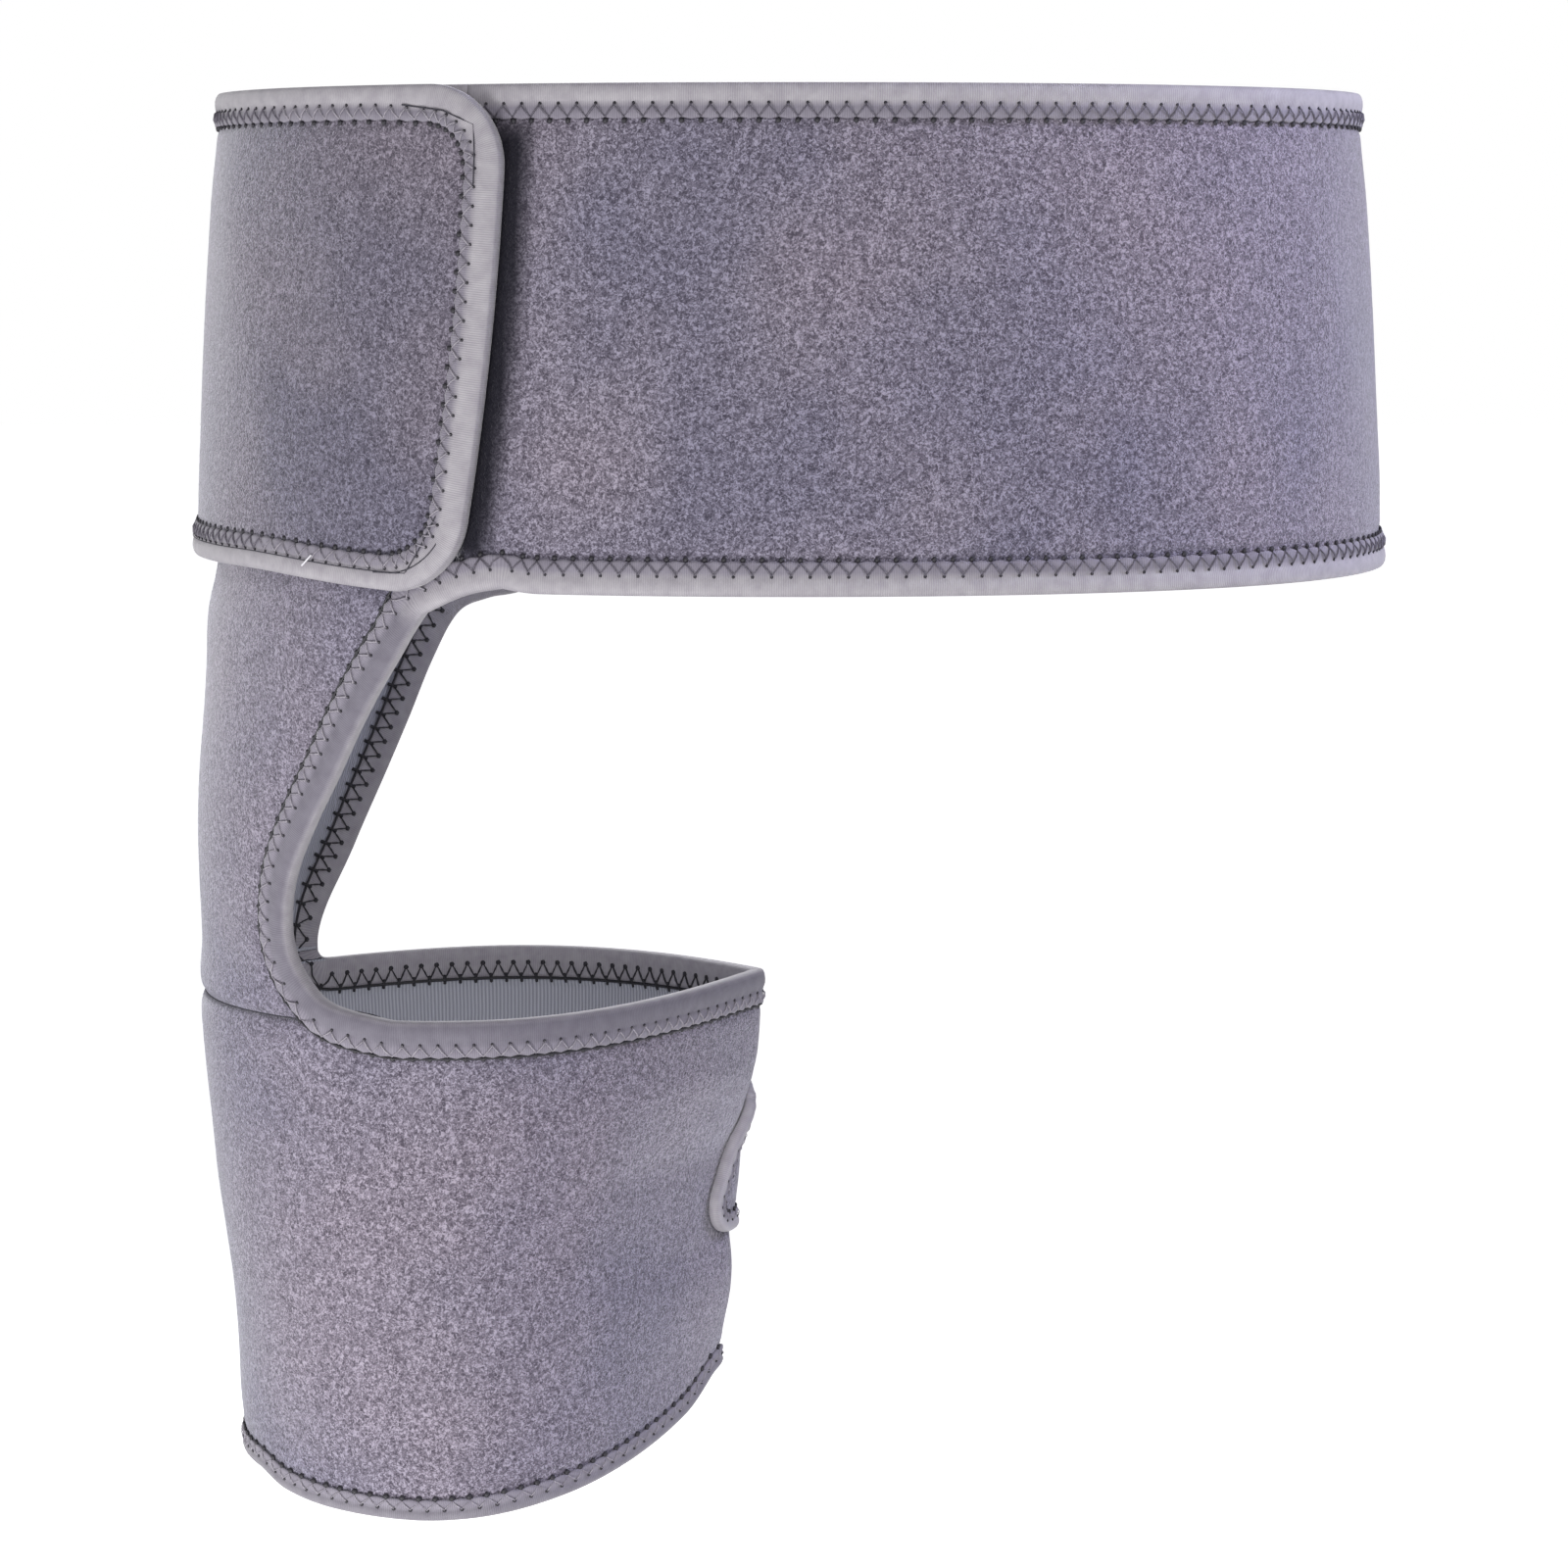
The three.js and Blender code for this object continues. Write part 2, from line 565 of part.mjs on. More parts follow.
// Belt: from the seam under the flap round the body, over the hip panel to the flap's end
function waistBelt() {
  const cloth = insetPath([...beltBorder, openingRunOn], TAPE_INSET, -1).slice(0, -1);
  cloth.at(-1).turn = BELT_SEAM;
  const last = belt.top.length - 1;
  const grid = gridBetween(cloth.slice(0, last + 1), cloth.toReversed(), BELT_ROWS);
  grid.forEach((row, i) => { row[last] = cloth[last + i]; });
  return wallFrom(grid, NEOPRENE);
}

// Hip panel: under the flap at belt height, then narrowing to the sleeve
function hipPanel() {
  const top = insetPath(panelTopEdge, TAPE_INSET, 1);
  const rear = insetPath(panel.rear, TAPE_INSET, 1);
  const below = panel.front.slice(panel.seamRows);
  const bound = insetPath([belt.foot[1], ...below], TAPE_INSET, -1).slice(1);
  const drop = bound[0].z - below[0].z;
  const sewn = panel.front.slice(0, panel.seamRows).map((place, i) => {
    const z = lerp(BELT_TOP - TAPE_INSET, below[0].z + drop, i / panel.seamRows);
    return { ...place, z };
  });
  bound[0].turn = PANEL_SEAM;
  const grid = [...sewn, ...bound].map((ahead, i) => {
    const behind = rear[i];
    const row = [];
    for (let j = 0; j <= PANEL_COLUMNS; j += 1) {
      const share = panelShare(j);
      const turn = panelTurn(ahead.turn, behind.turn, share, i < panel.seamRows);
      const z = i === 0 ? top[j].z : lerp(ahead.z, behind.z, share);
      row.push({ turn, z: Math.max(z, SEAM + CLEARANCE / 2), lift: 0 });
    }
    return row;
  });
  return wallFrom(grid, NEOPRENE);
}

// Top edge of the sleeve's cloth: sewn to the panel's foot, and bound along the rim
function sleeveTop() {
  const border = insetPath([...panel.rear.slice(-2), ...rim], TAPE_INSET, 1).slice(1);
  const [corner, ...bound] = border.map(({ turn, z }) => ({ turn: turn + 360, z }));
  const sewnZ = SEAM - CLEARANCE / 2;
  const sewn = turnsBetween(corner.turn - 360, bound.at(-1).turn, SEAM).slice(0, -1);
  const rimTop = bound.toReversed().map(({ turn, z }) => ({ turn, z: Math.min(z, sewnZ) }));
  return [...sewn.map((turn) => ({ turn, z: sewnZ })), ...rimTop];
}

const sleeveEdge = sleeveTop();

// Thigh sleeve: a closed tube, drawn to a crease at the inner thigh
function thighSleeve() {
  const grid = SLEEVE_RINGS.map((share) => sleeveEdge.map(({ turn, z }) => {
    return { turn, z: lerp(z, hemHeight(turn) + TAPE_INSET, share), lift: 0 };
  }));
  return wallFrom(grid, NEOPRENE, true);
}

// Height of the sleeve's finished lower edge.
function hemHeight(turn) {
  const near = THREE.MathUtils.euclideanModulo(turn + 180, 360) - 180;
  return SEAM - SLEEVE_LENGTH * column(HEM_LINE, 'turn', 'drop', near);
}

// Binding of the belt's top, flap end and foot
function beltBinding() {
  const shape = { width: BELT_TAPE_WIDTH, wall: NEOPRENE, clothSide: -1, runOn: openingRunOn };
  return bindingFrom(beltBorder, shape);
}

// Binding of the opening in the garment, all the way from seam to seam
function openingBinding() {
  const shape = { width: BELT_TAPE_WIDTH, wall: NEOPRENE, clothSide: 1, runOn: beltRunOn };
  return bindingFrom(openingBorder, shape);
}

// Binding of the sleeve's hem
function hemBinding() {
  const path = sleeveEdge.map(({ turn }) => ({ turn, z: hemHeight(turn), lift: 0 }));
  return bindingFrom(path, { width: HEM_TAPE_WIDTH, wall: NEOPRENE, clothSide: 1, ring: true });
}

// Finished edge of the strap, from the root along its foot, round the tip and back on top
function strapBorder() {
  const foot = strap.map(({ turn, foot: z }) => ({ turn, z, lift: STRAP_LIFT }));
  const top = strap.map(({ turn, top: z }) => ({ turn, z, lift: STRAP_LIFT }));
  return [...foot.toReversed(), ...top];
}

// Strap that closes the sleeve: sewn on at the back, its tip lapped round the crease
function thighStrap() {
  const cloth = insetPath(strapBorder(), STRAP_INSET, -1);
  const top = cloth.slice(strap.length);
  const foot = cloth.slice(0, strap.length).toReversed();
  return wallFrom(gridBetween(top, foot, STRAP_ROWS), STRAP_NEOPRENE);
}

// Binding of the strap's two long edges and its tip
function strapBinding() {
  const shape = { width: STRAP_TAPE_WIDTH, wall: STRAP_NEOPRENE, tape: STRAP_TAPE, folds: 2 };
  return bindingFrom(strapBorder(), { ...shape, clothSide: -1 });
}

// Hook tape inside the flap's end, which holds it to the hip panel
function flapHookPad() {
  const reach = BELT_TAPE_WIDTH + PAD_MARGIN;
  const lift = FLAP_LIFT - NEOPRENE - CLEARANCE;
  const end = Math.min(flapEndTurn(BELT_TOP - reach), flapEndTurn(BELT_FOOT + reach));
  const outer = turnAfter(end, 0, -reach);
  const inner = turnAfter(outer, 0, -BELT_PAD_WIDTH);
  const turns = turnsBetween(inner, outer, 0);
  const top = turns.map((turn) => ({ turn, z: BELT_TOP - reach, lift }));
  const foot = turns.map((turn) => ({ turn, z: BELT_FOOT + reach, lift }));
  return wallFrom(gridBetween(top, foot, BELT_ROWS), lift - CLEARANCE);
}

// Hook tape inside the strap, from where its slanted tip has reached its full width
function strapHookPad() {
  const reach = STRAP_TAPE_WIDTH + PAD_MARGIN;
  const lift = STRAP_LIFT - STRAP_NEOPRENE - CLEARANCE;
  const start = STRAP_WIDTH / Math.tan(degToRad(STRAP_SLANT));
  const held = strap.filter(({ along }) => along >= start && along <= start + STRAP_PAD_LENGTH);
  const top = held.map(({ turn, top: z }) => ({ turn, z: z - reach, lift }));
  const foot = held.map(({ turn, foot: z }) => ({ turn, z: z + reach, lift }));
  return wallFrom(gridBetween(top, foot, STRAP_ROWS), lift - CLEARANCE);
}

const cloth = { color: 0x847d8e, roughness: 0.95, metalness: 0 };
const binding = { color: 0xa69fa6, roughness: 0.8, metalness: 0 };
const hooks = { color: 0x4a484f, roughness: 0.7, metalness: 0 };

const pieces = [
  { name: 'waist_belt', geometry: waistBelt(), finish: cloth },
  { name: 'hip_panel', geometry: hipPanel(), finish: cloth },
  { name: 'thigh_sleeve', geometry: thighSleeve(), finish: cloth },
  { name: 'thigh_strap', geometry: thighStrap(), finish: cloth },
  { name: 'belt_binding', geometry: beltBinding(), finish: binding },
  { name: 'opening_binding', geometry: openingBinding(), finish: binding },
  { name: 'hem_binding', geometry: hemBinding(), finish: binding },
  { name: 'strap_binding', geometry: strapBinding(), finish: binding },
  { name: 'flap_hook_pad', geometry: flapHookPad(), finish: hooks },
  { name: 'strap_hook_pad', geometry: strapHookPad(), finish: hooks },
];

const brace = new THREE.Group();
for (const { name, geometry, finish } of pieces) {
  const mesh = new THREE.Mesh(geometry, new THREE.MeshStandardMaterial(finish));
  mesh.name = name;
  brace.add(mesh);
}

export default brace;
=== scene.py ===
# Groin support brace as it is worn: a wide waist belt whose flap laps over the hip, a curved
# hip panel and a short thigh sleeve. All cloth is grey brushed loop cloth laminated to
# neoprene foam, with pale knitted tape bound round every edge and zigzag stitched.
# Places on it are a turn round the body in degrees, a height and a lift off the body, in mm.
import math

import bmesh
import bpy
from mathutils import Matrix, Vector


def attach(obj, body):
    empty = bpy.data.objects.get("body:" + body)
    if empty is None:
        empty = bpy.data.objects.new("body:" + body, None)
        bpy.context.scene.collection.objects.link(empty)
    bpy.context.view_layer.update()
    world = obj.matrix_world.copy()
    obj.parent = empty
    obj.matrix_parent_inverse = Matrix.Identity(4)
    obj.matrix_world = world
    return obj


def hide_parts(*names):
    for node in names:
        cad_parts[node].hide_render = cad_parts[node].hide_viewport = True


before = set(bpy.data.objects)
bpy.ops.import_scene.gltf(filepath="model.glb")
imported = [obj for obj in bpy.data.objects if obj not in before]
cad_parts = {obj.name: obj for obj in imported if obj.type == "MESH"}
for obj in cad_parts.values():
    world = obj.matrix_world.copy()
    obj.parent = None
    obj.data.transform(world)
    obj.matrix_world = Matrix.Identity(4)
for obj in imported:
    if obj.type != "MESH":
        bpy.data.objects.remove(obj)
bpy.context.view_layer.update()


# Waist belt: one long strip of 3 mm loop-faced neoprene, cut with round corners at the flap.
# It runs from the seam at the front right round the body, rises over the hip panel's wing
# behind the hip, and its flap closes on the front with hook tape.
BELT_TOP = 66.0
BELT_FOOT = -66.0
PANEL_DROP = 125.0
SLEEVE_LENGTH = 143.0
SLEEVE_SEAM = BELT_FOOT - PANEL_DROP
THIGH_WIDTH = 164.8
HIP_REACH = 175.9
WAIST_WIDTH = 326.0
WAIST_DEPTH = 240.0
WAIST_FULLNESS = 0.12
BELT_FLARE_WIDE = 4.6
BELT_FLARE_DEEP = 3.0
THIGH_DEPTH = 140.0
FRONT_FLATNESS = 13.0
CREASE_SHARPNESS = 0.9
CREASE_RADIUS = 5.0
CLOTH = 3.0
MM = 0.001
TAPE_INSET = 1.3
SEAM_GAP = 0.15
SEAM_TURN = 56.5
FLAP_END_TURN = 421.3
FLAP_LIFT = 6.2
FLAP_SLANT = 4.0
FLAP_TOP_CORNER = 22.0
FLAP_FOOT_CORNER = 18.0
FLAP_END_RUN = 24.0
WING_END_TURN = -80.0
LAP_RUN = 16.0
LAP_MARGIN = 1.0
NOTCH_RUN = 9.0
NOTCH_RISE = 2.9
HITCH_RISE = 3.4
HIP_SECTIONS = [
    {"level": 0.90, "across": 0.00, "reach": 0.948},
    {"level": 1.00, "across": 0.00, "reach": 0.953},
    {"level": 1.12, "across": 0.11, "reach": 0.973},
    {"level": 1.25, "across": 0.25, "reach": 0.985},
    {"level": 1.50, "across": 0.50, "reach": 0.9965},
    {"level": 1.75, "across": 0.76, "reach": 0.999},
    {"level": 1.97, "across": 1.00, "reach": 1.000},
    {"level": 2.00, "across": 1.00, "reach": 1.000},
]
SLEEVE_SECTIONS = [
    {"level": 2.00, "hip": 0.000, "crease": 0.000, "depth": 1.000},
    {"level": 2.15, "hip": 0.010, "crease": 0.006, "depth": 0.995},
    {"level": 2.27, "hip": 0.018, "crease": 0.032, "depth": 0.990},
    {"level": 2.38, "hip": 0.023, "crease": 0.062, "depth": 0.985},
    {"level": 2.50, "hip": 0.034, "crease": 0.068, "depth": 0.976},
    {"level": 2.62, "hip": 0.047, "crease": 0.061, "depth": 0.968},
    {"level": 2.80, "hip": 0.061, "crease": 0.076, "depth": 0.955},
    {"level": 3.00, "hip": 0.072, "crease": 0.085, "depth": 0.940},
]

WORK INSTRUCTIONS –
Find the lines above holding the word "before" and show them.

EXPECTED OUTPUT –
before = set(bpy.data.objects)
imported = [obj for obj in bpy.data.objects if obj not in before]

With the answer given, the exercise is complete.